**What you have to do**: Return all lines with the word "that" in them.

**Information given**:
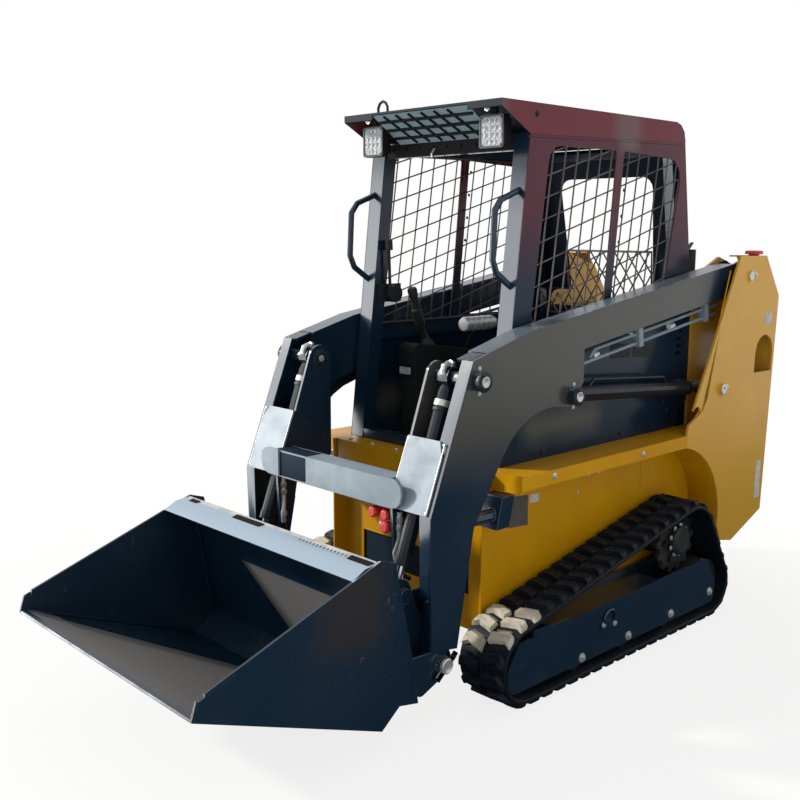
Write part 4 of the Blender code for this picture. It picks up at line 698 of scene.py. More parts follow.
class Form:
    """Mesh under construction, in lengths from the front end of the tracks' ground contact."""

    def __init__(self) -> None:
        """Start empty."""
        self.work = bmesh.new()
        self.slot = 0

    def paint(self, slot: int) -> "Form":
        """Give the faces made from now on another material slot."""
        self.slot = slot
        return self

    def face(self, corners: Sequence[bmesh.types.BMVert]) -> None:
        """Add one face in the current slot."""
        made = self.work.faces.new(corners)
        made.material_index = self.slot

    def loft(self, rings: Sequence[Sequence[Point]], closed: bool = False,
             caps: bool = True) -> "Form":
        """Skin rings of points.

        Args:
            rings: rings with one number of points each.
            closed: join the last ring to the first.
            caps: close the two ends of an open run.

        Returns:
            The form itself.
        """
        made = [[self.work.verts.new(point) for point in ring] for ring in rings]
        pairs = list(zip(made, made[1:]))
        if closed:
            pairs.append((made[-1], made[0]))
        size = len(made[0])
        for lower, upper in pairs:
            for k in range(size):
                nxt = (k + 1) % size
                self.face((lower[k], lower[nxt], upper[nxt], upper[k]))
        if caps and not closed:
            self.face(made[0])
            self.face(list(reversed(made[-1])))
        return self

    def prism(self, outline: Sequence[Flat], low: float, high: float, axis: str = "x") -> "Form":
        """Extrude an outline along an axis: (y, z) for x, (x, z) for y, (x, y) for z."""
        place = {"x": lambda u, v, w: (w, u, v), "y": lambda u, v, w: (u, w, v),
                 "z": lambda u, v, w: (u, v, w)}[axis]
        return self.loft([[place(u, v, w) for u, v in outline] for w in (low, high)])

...

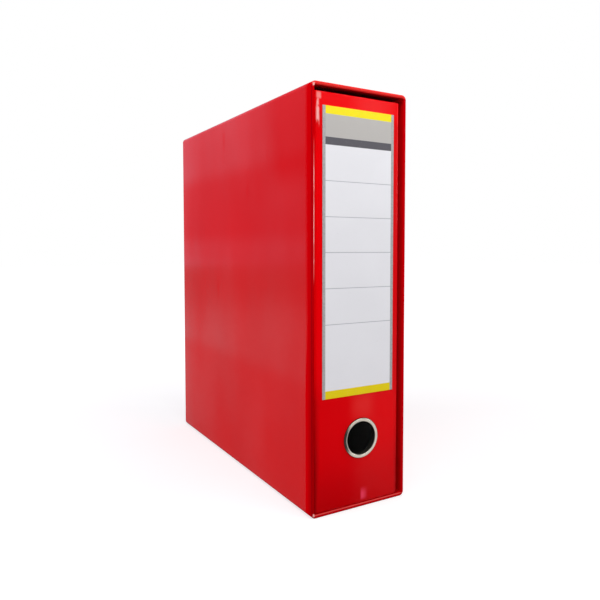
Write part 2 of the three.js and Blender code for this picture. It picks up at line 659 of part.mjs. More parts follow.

==

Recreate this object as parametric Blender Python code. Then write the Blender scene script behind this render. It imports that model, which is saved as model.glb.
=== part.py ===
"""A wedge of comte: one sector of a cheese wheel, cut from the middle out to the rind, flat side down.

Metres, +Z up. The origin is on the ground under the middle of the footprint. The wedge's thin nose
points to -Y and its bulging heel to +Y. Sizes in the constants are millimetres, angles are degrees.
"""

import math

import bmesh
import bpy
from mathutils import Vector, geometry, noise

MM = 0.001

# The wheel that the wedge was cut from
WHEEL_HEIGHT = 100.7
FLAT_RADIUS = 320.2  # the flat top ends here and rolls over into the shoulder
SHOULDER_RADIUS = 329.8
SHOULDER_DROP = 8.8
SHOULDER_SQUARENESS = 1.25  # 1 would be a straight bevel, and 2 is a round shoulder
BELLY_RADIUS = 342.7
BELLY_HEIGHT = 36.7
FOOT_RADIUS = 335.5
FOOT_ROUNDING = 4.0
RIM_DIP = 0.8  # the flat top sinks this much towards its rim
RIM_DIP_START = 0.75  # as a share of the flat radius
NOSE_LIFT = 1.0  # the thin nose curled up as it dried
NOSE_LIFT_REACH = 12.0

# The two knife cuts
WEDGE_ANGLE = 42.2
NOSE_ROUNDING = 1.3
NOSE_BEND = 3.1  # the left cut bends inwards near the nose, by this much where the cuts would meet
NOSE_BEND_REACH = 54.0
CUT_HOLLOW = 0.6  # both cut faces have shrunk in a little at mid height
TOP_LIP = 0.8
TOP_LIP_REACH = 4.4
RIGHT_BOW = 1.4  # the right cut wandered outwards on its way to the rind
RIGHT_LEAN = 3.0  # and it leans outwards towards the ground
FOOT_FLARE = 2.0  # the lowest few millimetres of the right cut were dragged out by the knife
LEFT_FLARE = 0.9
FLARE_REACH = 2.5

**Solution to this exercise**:
Recreate this object as parametric Blender Python code. Then write the Blender scene script behind this render. It imports that model, which is saved as model.glb.
# The wheel that the wedge was cut from